Of the book's roughly 300 images, a third are "greatest hits" from the site; the rest are shots that have never been seen before—at least outside the respective subjects' living rooms. They're divided into such sections as family portraits (for example, a shot of an extended clan in which everyone except the baby is brandishing a hand-held vacuum); pets (mom, dad, brother, and sister lying on the floor with their heads together, a giant snake wound around their necks); weddings (a large bridal party posed on the Enterprise bridge in full "Star Trek" regalia); and holidays (a dozen people wearing plush turkey hats, the legs dangling like Pippi Longstocking's braids). A four-photo spread is devoted to the Easter Bunny, who consistently comes off as either malevolent or insane. "Once we post a photo, it opens the floodgates to others of the same type," Chernack muses. "We never realized how scary the Easter Bunny was. We were always creeped out by the mall Santa, but we realized the giant Easter Bunny is ten times scarier."

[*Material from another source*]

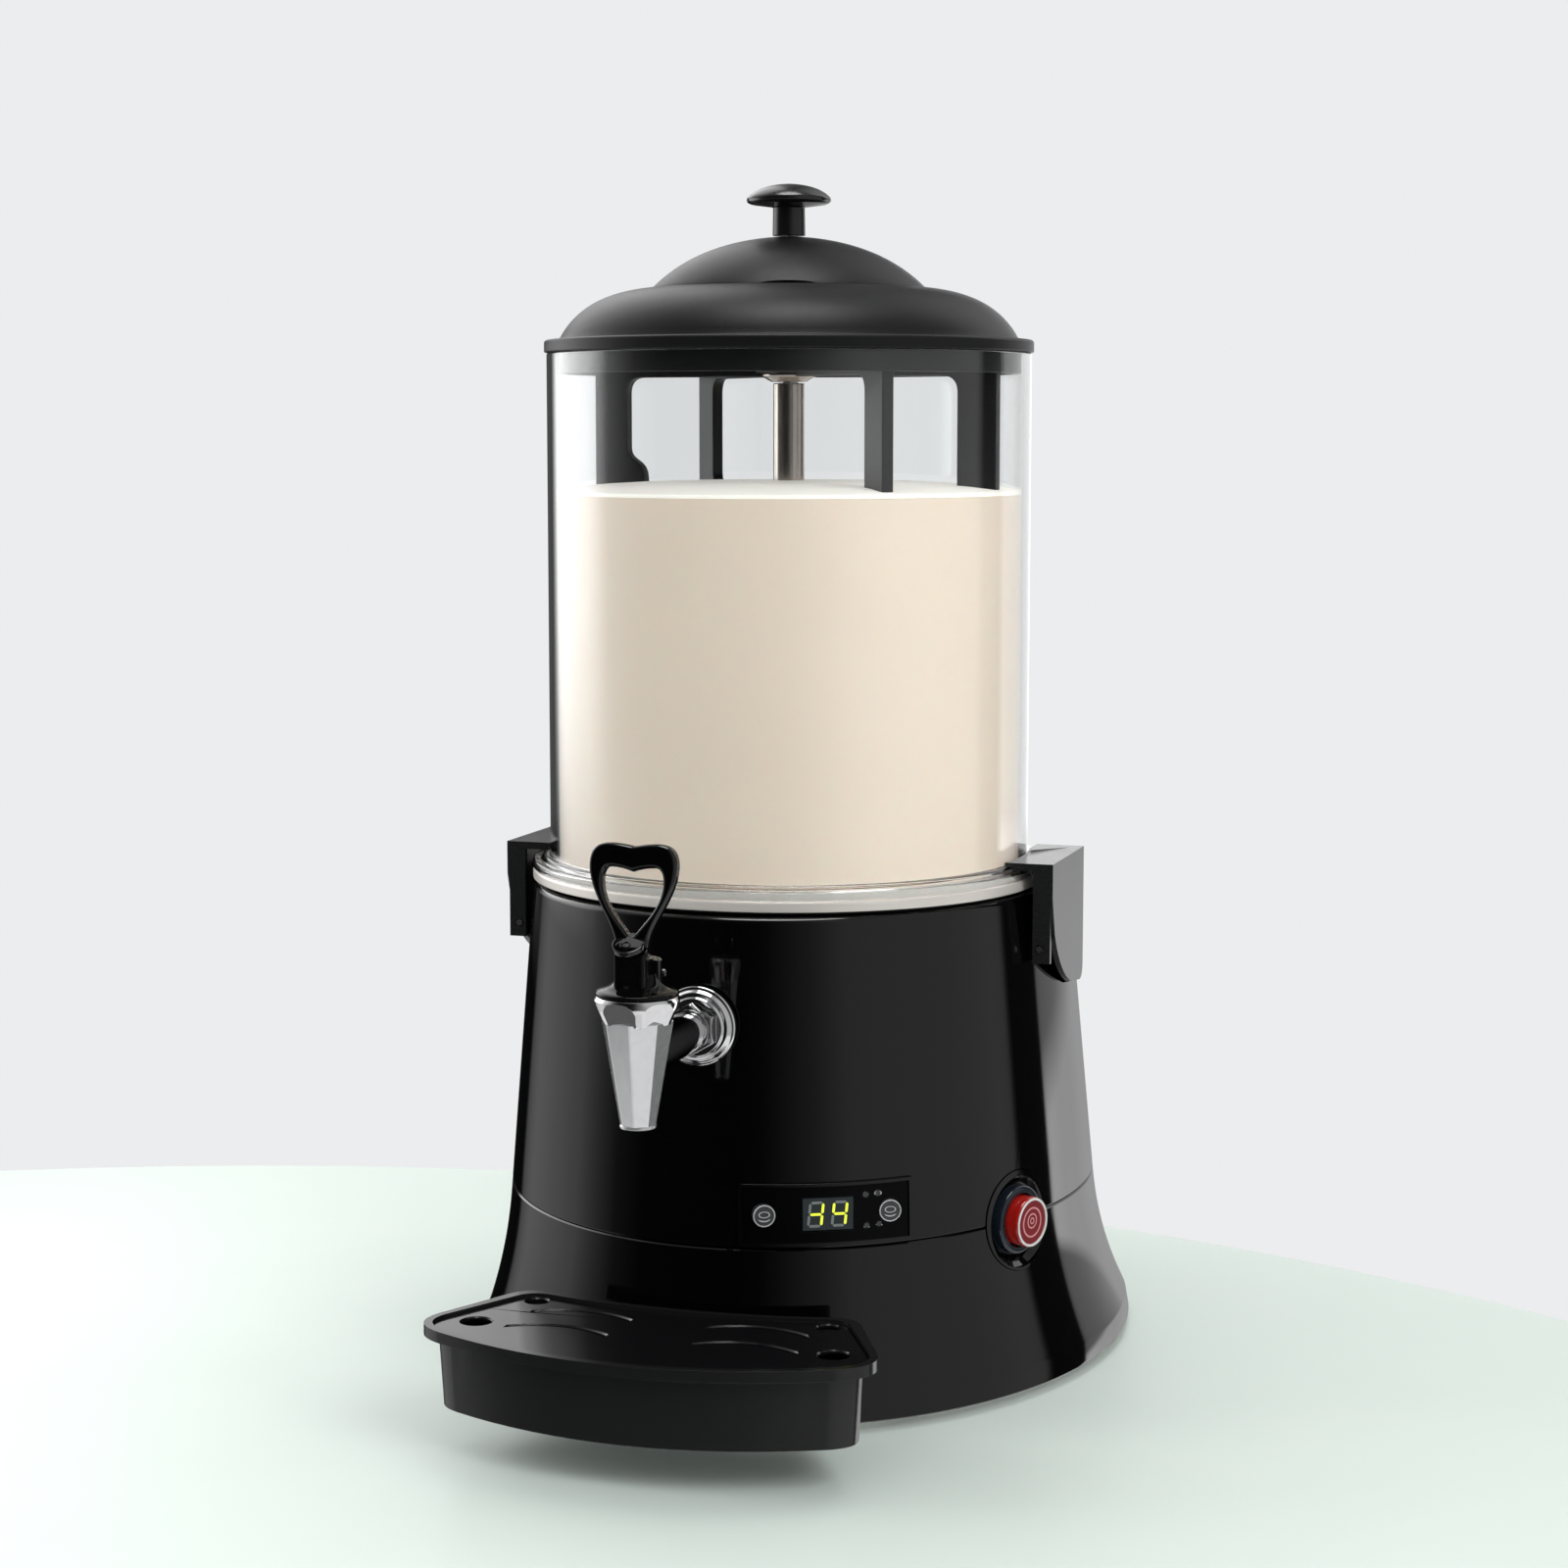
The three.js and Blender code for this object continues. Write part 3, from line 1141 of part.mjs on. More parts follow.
const panelFace = seatGap + panelThickness;
const [windowWide, windowHigh] = windowSize;
piece('display_window', faceOut(block([-windowWide / 2, -windowHigh / 2, panelFace - windowThickness],
  [windowWide / 2, windowHigh / 2, panelFace]), panelPlace), smokedWindow);
const keyFace = panelFace + keyProud - panelDip();
[['key_left', -1], ['key_right', 1]].forEach(([name, hand]) => {
  piece(name, faceOut(rod(keyRadius, keyFace - keyLength, keyFace), panelPlace, hand * keyOffset, 0), keyGrey);
});
const guideLow = panelFace - lampLength - panelDip();
const lampPegs = lampPlaces.map(([across, up]) => faceOut(
  rod(lampRadius, guideLow, panelFace - across ** 2 / (seamReach[0] + seamReach[1]), tinySides), panelPlace, across, up));
const guideAcross = lampPlaces.map(([across]) => across);
const guideUp = lampPlaces.map(([, up]) => up);
const guideBar = faceOut(block(
  [Math.min(...guideAcross) - lampRadius, Math.min(...guideUp) - lampRadius, guideLow - guideThickness],
  [Math.max(...guideAcross) + lampRadius, Math.max(...guideUp) + lampRadius, guideLow + weld]), panelPlace);
const keyRoom = faceOut(rod(keyRadius + runGap, -panelHeight, panelHeight), panelPlace, keyOffset, 0);
piece('lamp_guide', join(cut(guideBar, keyRoom), ...lampPegs), paleLens);

// Control board behind the panel, with the display module on it
const boardFace = -boardDepth;
const boardBody = block([-boardSize[0] / 2, -boardSize[1] / 2, boardFace - boardThickness],
  [boardSize[0] / 2, boardSize[1] / 2, boardFace]);
const moduleBody = block([-windowWide / 2, -windowHigh / 2, boardFace - overrun],
  [windowWide / 2, windowHigh / 2, panelFace - windowThickness - seatGap]);
const keySwitches = [-1, 1].map((hand) => rodUp(keyRadius - overrun, boardFace - overrun,
  keyFace - keyLength - keyTravel - seatGap, hand * keyOffset));
const lampFeet = lampPlaces.map(([across, up]) => {
  const foot = rod(lampRadius, boardFace - overrun, guideLow - guideThickness - seatGap, tinySides);
  foot.translate(across, up, 0);
  return foot;
});

function rodUp(radius, low, high, across) {
  const geometry = rod(radius, low, high, tinySides);
  geometry.translate(across, 0, 0);
  return geometry;
}

piece('control_board', faceOut(join(boardBody, moduleBody, ...keySwitches, ...lampFeet), panelPlace), greenBoard);

// Power switch: a cup let into the casing over the seam, a bezel, a red cap and the switch behind
const cupLow = -cupDepth - cupWall;
const cupRing = faceOut(washer(capRadius + runGap, cupRadius, cupLow - cupWall, capProud, midSides), switchPlace);
const casingBand = ovalSolid([...flareHeights.map((height) => [height, 0]), [seamHeight + cupRadius * 2, 0]]);
const cupHollow = faceOut(turned([[0, -cupDepth], [cupFloorRadius, -cupDepth], [cupRadius - cupRim, 0],
  [cupRadius - cupRim, capProud * 2], [0, capProud * 2]], midSides), switchPlace);
piece('switch_cup', cut(common(cupRing, casingBand), cupHollow), blackSatin);
const bezelLow = -cupDepth + seatGap;
piece('switch_bezel', faceOut(turned([[capRadius + runGap, bezelLow], [bezelRadius, bezelLow],
  [bezelRadius, bezelProud - overrun], [bezelRadius - overrun, bezelProud], [capRadius + runGap, bezelProud]],
midSides), switchPlace), blackGloss);
piece('power_button', faceOut(turned([[0, -capSink], [capRadius, -capSink], [capRadius, capProud - capRound],
  [capRadius - capRound, capProud], [0, capProud]], midSides), switchPlace), redLens);
const switchBack = cupLow - cupWall - seatGap;
piece('switch_body', faceOut(cut(rod(switchBodyRadius, switchBack - switchBodyDepth, switchBack),
  rod(capRadius + runGap, -capSink - bezelSink - seatGap, switchBack + overrun)), switchPlace), blackSatin);

// Mains inlet: a socket with three blades
const inletBack = casingBack(inletHeight).back + inletProud;
const inletBox = block([-inletSize[0] / 2, inletBack - inletDepth, inletHeight - inletSize[1] / 2],
  [inletSize[0] / 2, inletBack, inletHeight + inletSize[1] / 2]);
const inletRoom = block([-inletSize[0] / 2 + inletWall, inletBack - inletDepth + inletWall,
  inletHeight - inletSize[1] / 2 + inletWall],
[inletSize[0] / 2 - inletWall, inletBack + overrun, inletHeight + inletSize[1] / 2 - inletWall]);
const blades = [[-1, -1], [0, 1], [1, -1]].map(([across, up]) => {
  const [high, thick, long] = bladeSize;
  const x = across * bladePitch;
  const z = inletHeight + up * thick;
  return block([x - thick / 2, inletBack - inletDepth + inletWall / 2, z - high / 2],
    [x + thick / 2, inletBack - inletDepth + inletWall + long, z + high / 2]);
});
piece('mains_inlet', join(cut(inletBox, inletRoom), ...blades), blackSatin);

// The middle part of a bowed edge between two corners, which leaves room to round the corners
function bowedEdge([x0, y0], bowTo, [x1, y1], rounds) {
  const pull = [(x0 + x1) / 2, bowTo * 2 - (y0 + y1) / 2];
  const shares = rounds.map((round) => round / Math.hypot(x1 - x0, y1 - y0));
  const [near, far] = [shares[0], 1 - shares[1]];
  const blend = (u, v) => [0, 1].map((i) => (1 - u) * (1 - v) * [x0, y0][i]
    + (u * (1 - v) + v * (1 - u)) * pull[i] + u * v * [x1, y1][i]);
  return { start: blend(near, near), pull: blend(near, far), end: blend(far, far) };
}

// Drip tray: rim outline with a bowed front, hollow back and round corners
function trayOutline(inset) {
  const half = trayCornerHalf - inset;
  const front = -trayBack - trayCornerDepth + inset / 2;
  const backHalf = trayBackHalf - inset;
  const back = -trayBack + trayBackHollow - inset;
  const rounds = [trayFrontRound, trayFrontRound, trayBackRound, trayBackRound].map((round) => round - inset / 2);
  const corners = [[half, front], [-half, front], [-backHalf, back], [backHalf, back]];
  const next = (i) => (i + 1) % corners.length;
  const bows = [-trayFront + inset, (front + back) / 2, -trayBack - inset, (front + back) / 2];
  const edges = corners.map((corner, i) => bowedEdge(corner, bows[i], corners[next(i)], [rounds[i], rounds[next(i)]]));
  const shape = new THREE.Shape();
  shape.moveTo(...edges[0].start);
  edges.forEach(({ pull, end }, i) => {
    shape.quadraticCurveTo(...pull, ...end);
    shape.quadraticCurveTo(...corners[next(i)], ...edges[next(i)].start);
  });
  return shape;
}

function traySlab(inset, low, high, draftShare = 1) {
  const geometry = extruded(trayOutline(inset), high - low);
  geometry.translate(0, 0, low);
  const at = geometry.attributes.position;
  const middle = -(trayFront + trayBack) / 2;
  for (let i = 0; i < at.count; i += 1) {
    if (at.getZ(i) < (low + high) / 2) {
      at.setXY(i, at.getX(i) * draftShare, middle + (at.getY(i) - middle) * draftShare);
    }
  }
  return geometry;
}

// A thin rim, a neck round the plate, and a body whose wall carries the plate
const rimLow = trayRimTop - trayRimHeight;
const plateTopZ = trayRimTop - plateSink;
const plateLow = plateTopZ - plateThickness;
const ledgeTop = plateLow - seatGap;
const neckLow = ledgeTop - ledgeThickness;
const trayBlank = join(traySlab(0, rimLow, trayRimTop), traySlab(trayNeckInset, neckLow, rimLow + overrun),
  traySlab(trayBodyInset, trayBottom, neckLow + overrun, trayDraftShare));
const trayShell = cut(trayBlank,
  traySlab(trayBodyInset + trayWall, trayBottom + trayWall, ledgeTop + overrun, trayDraftShare),
  traySlab(trayRimWidth, ledgeTop, trayRimTop + overrun));
const trayTongues = [-1, 1].map((hand) => tongue(hand, 0));
piece('drip_tray', join(trayShell, ...trayTongues), blackGloss);

// Drip plate with four round holes and four arched slots
function archedSlot(hand, [depth, ...ends]) {
  const row = -trayBack - depth;
  const [near, far] = ends.map((end) => end * hand);
  const middle = (near + far) / 2;
  const peak = row + slotRise * 2;
  const shape = new THREE.Shape();
  shape.moveTo(near, row);
  shape.quadraticCurveTo(middle, peak, far, row);
  shape.lineTo(far, row - slotWidth);
  shape.quadraticCurveTo(middle, peak - slotWidth, near, row - slotWidth);
  shape.closePath();
  const geometry = extruded(shape, plateThickness + overrun * 2);
  geometry.translate(0, 0, plateLow - overrun);
  return geometry;
}

const plateCuts = [-1, 1].flatMap((hand) => [
  ...drainHoles.map(([x, depth, radius]) => placed(
    rod(radius, plateLow - overrun, plateTopZ + overrun, smallSides), [hand * x, -trayBack - depth])),
  ...slotRows.map((row) => archedSlot(hand, row)),
]);
piece('drip_plate', cut(traySlab(trayRimWidth + seatGap, plateLow, plateTopZ), ...plateCuts), blackGloss);

// The origin is on the table, under the middle of the footprint
const backReach = footReach[2] + lipProud;
machine.position.set(0, (trayFront - backReach) / 2, footProud);

const group = new THREE.Group();
group.add(machine);

export default group;
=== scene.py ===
import math

import bmesh
import bpy
from mathutils import Matrix, Vector


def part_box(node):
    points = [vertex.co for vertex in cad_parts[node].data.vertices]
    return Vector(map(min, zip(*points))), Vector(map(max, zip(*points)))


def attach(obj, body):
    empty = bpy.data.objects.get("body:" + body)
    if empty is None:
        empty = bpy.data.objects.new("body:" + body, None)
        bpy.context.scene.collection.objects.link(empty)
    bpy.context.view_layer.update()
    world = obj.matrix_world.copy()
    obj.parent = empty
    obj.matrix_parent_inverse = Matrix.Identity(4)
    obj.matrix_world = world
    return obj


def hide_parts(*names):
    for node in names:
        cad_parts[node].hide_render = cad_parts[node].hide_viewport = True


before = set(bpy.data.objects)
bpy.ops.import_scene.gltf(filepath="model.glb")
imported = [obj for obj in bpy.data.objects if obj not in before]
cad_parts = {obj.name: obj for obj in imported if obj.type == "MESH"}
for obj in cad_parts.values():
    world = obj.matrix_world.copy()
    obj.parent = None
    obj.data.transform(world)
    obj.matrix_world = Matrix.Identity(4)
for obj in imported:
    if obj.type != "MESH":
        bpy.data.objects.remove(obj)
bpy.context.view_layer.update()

# Lower casing: the flared foot of the machine, injection-moulded in glossy black plastic with a
# plain lip round its foot. The upper casing drops into it at the seam, two slots in front take
# the drip tray's tongues, and a square hole at the back takes the mains inlet.
lid_low, lid_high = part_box("lid")
machine_axis = (Matrix.Translation((0, (lid_low.y + lid_high.y) / 2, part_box("lower_casing")[0].z))
                @ Matrix.Scale(0.001, 4))
seam = 68
lip_height = 9.5
casing_top = 199
top_reach = Vector((113.8, 113.8, 155))
seam_reach = Vector((125.4, 123, 171))
foot_reach = Vector((138.4, 135.4, 199.1))


def casing_oval(height, grow=0):
    """Half width, half depth, middle and height of the casing's oval plan"""
    if height >= seam:
        reach = seam_reach.lerp(top_reach, (height - seam) / (casing_top - seam))
    else:
        drop = min((seam - height) / (seam - lip_height), 1)
        reach = seam_reach.lerp(foot_reach, 0.34 * drop + 0.66 * drop ** 2.1)
    side, front, back = reach
    return side + grow, (front + back) / 2 + grow, (back - front) / 2, height


def at(x, y, z):
    """A move, along the three axes"""
    return Matrix.Translation((x, y, z))


def tilt(degrees, axis):
    """A turn about an axis"""
    return Matrix.Rotation(math.radians(degrees), 4, axis)


unit_ring = (1, 1, 0, 0)


def move_ring(shape, verts, was, now):
    """Moves the points of one oval on to another"""
    move = (at(0, now[2], now[3]) @ Matrix.Diagonal((now[0] / was[0], now[1] / was[1], 1, 1))
            @ at(0, -was[2], -was[3]))
    bmesh.ops.transform(shape, matrix=move, verts=verts)


def swept_wall(ovals, steps=160):
    """A closed wall through a chain of ovals, its last one joined to its first"""
    shape = bmesh.new()
    ring = bmesh.ops.create_circle(shape, radius=1, segments=steps)["verts"]
    move_ring(shape, ring, unit_ring, ovals[0])
    start = edges = shape.edges[:]
    for was, now in zip(ovals, ovals[1:]):
        drawn_out = bmesh.ops.extrude_edge_only(shape, edges=edges)["geom"]
        verts = [part for part in drawn_out if isinstance(part, bmesh.types.BMVert)]
        edges = [part for part in drawn_out if isinstance(part, bmesh.types.BMEdge) and part.is_boundary]
        move_ring(shape, verts, was, now)
    bmesh.ops.bridge_loops(shape, edges=start + edges)
    bmesh.ops.recalc_face_normals(shape, faces=shape.faces)
    return shape


def casing_slab(low, high, grow):
    """A solid with the casing's oval plan between two heights"""
    shape = bmesh.new()
    heights = [low + (high - low) * i / 12 for i in range(13)]
    ovals = [casing_oval(height, grow) for height in heights]
    ring = bmesh.ops.create_circle(shape, cap_ends=True, radius=1, segments=160)["verts"]
    face = shape.faces[:]
    move_ring(shape, ring, unit_ring, ovals[0])
    for was, now in zip(ovals, ovals[1:]):
        grown = bmesh.ops.extrude_face_region(shape, geom=face)["geom"]
        bmesh.ops.delete(shape, geom=face if was is not ovals[0] else [], context="FACES_ONLY")
        face = [part for part in grown if isinstance(part, bmesh.types.BMFace)]
        verts = [part for part in grown if isinstance(part, bmesh.types.BMVert)]
        move_ring(shape, verts, was, now)
    bmesh.ops.recalc_face_normals(shape, faces=shape.faces)
    return shape


def block(low, high, place=Matrix.Identity(4)):
    """A box from its low corner to its high corner"""
    low, high = Vector(low), Vector(high)
    shape = bmesh.new()
    bmesh.ops.create_cube(shape, size=1, matrix=place @ Matrix.Translation((low + high) / 2)
                          @ Matrix.Diagonal((*(high - low), 1)))
    return shape


def rod(radius, low, high, place=Matrix.Identity(4), sides=64):
    """A rod along the frame's Z"""
    shape = bmesh.new()
    bmesh.ops.create_cone(shape, cap_ends=True, segments=sides, radius1=radius, radius2=radius,
                          depth=high - low, matrix=place @ at(0, 0, (low + high) / 2))
    return shape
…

So what are the makings of the consummate awkward family photo? Classic elements include matching outfits and forced poses—like the pile-on from the cover, arrangements of family members lined up by size like the Von Trapp singers, or shots in which everyone is gingerly straddling a tree limb or fence rail. "You've got your matching outfits," Chernack observes, "and you've got denim. For some reason, people love denim." Then there are the excruciating vacation shots, "where you can tell mom or dad wanted the kids to look their happiest, or pose in front of a statue or something, and you know there's a certain level of discomfort. Sometimes you can see a dynamic between the family members— they're trying to project the perfect image, yet the photo reveals something different. Maybe there's a brother-sister conflict or a mother-daughter conflict. That comes out a lot."

Case in point: Chernack's author photo, circa mid-Eighties, in which he and his brother stand stiffly on the grass in front of their parents. Both boys are wearing white "short shorts," with Chernack in a striped polo and his brother in a Billy Joel T-shirt. "I remember it well," Chernack recalls. "I had just gotten into a huge fight with my brother, and my parents forced us to stand next to each other and look happy. So for me it was fitting to put that photo in. Before we could have our picture taken, my brother and I had to be split up and yelled at."

Chernack's relatives show up elsewhere in the book as well; his brother can be seen on page 58, wearing an orthodontic headgear as he sits cross-legged, surrounded by Legos. And as for that family wearing the matching turkey hats? They're Chernack's in-laws.